#### [Data]
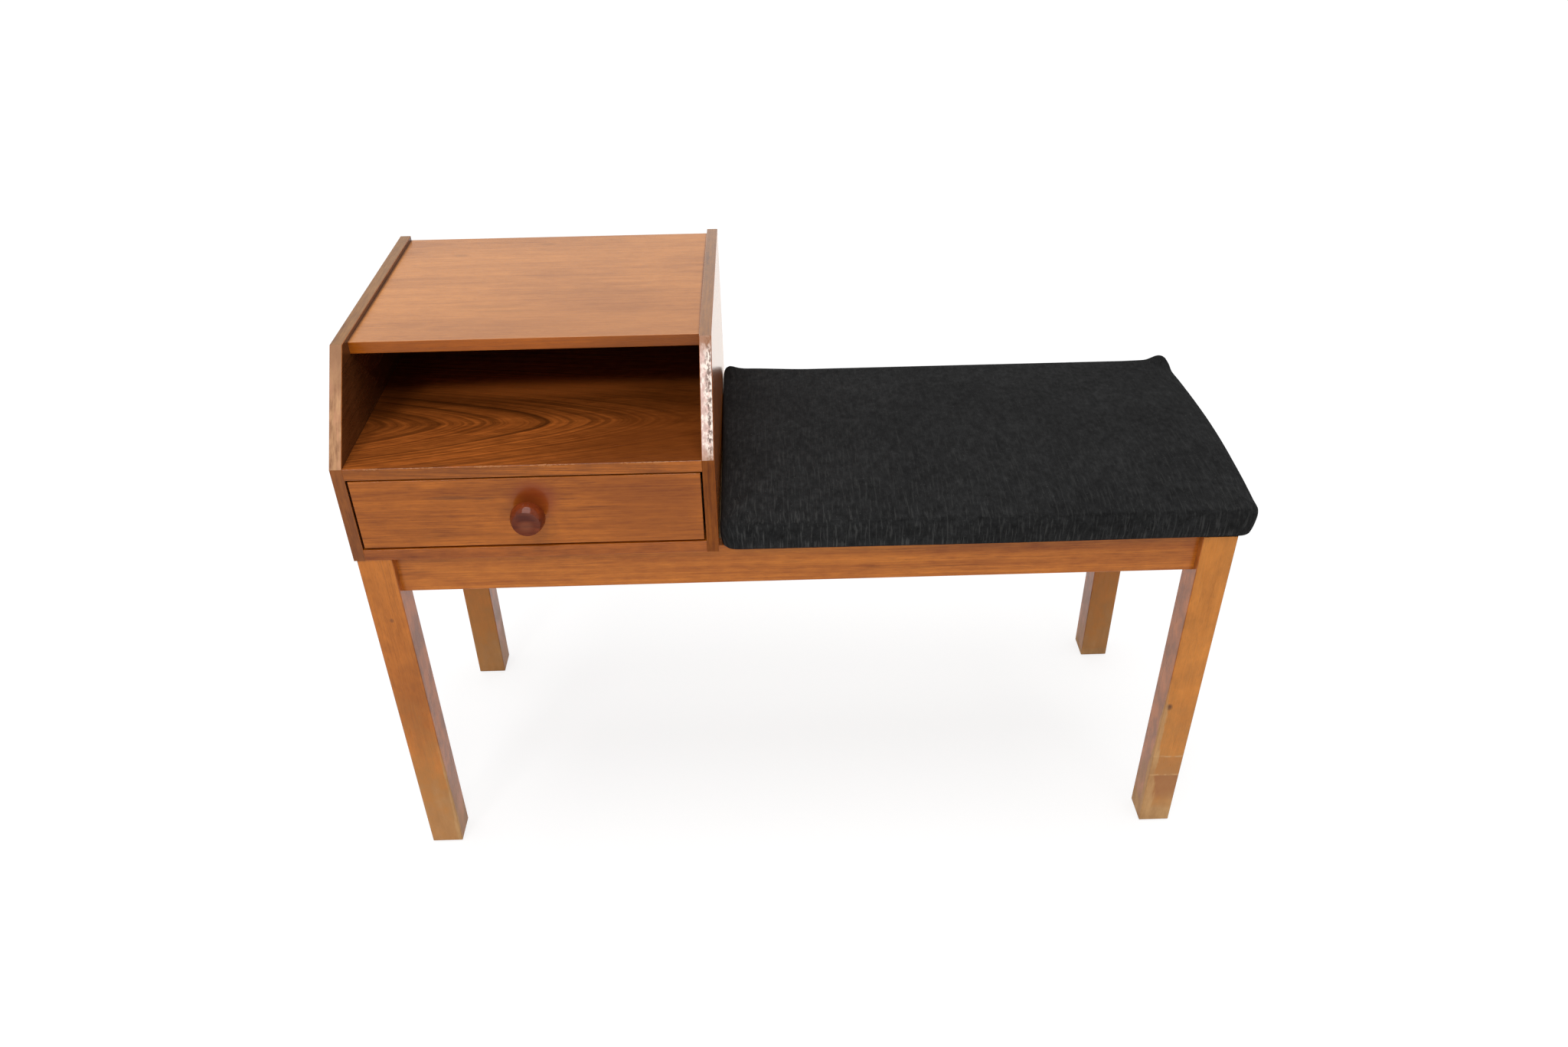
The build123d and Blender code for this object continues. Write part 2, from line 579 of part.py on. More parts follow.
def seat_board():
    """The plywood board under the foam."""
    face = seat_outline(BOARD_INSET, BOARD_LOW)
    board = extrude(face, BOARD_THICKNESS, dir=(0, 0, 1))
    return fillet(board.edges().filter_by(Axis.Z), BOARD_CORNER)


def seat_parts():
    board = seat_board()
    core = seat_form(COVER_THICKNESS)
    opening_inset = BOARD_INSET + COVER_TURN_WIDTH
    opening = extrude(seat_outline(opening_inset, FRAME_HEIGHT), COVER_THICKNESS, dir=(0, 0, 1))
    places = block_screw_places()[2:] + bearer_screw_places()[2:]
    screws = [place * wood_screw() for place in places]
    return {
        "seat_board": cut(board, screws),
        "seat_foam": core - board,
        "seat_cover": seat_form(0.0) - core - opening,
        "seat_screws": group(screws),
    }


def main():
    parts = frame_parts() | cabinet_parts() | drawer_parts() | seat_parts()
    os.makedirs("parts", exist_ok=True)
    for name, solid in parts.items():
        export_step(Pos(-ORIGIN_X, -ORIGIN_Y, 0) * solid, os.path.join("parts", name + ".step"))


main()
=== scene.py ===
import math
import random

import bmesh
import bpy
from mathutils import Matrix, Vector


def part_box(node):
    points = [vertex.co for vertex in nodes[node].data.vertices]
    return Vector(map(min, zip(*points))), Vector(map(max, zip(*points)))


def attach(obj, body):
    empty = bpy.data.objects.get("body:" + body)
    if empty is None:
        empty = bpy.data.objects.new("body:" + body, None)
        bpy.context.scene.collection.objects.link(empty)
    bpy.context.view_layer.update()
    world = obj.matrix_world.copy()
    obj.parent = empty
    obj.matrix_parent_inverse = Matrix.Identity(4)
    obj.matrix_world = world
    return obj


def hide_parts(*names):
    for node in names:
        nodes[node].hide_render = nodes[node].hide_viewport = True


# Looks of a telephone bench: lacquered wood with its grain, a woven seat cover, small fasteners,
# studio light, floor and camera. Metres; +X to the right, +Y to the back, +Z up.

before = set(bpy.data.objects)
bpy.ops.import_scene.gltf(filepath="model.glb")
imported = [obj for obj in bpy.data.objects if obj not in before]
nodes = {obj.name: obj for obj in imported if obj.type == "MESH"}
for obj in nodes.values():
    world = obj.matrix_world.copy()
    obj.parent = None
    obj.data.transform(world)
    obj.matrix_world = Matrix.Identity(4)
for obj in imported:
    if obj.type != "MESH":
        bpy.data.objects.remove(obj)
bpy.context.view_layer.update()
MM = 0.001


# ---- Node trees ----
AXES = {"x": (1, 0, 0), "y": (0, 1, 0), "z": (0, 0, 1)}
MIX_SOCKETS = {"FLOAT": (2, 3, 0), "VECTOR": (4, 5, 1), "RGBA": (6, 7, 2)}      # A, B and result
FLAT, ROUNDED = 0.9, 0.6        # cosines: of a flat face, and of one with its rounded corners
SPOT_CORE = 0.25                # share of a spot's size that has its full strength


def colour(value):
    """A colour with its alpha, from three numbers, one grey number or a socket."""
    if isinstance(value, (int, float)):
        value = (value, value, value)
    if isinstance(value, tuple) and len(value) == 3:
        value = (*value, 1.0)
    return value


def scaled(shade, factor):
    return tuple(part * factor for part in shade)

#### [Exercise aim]
Output every line above without altering anything.

#### [Correct result]
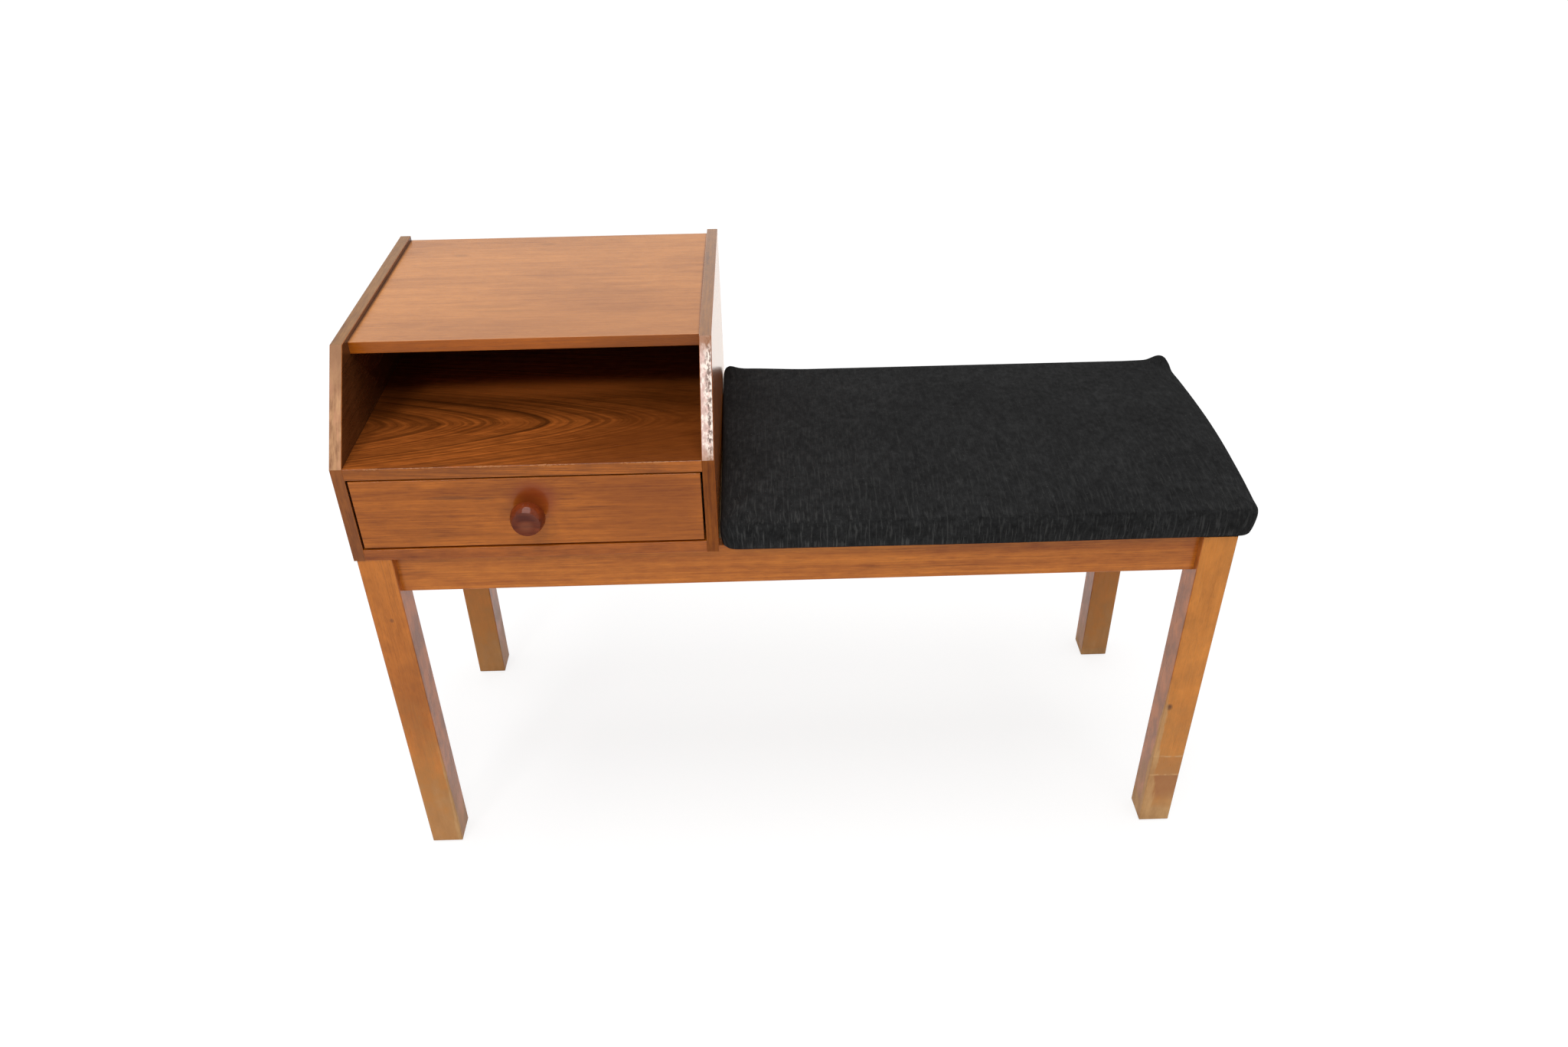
The build123d and Blender code for this object continues. Write part 2, from line 579 of part.py on. More parts follow.
def seat_board():
    """The plywood board under the foam."""
    face = seat_outline(BOARD_INSET, BOARD_LOW)
    board = extrude(face, BOARD_THICKNESS, dir=(0, 0, 1))
    return fillet(board.edges().filter_by(Axis.Z), BOARD_CORNER)


def seat_parts():
    board = seat_board()
    core = seat_form(COVER_THICKNESS)
    opening_inset = BOARD_INSET + COVER_TURN_WIDTH
    opening = extrude(seat_outline(opening_inset, FRAME_HEIGHT), COVER_THICKNESS, dir=(0, 0, 1))
    places = block_screw_places()[2:] + bearer_screw_places()[2:]
    screws = [place * wood_screw() for place in places]
    return {
        "seat_board": cut(board, screws),
        "seat_foam": core - board,
        "seat_cover": seat_form(0.0) - core - opening,
        "seat_screws": group(screws),
    }


def main():
    parts = frame_parts() | cabinet_parts() | drawer_parts() | seat_parts()
    os.makedirs("parts", exist_ok=True)
    for name, solid in parts.items():
        export_step(Pos(-ORIGIN_X, -ORIGIN_Y, 0) * solid, os.path.join("parts", name + ".step"))


main()
=== scene.py ===
import math
import random

import bmesh
import bpy
from mathutils import Matrix, Vector


def part_box(node):
    points = [vertex.co for vertex in nodes[node].data.vertices]
    return Vector(map(min, zip(*points))), Vector(map(max, zip(*points)))


def attach(obj, body):
    empty = bpy.data.objects.get("body:" + body)
    if empty is None:
        empty = bpy.data.objects.new("body:" + body, None)
        bpy.context.scene.collection.objects.link(empty)
    bpy.context.view_layer.update()
    world = obj.matrix_world.copy()
    obj.parent = empty
    obj.matrix_parent_inverse = Matrix.Identity(4)
    obj.matrix_world = world
    return obj


def hide_parts(*names):
    for node in names:
        nodes[node].hide_render = nodes[node].hide_viewport = True


# Looks of a telephone bench: lacquered wood with its grain, a woven seat cover, small fasteners,
# studio light, floor and camera. Metres; +X to the right, +Y to the back, +Z up.

before = set(bpy.data.objects)
bpy.ops.import_scene.gltf(filepath="model.glb")
imported = [obj for obj in bpy.data.objects if obj not in before]
nodes = {obj.name: obj for obj in imported if obj.type == "MESH"}
for obj in nodes.values():
    world = obj.matrix_world.copy()
    obj.parent = None
    obj.data.transform(world)
    obj.matrix_world = Matrix.Identity(4)
for obj in imported:
    if obj.type != "MESH":
        bpy.data.objects.remove(obj)
bpy.context.view_layer.update()
MM = 0.001


# ---- Node trees ----
AXES = {"x": (1, 0, 0), "y": (0, 1, 0), "z": (0, 0, 1)}
MIX_SOCKETS = {"FLOAT": (2, 3, 0), "VECTOR": (4, 5, 1), "RGBA": (6, 7, 2)}      # A, B and result
FLAT, ROUNDED = 0.9, 0.6        # cosines: of a flat face, and of one with its rounded corners
SPOT_CORE = 0.25                # share of a spot's size that has its full strength


def colour(value):
    """A colour with its alpha, from three numbers, one grey number or a socket."""
    if isinstance(value, (int, float)):
        value = (value, value, value)
    if isinstance(value, tuple) and len(value) == 3:
        value = (*value, 1.0)
    return value


def scaled(shade, factor):
    return tuple(part * factor for part in shade)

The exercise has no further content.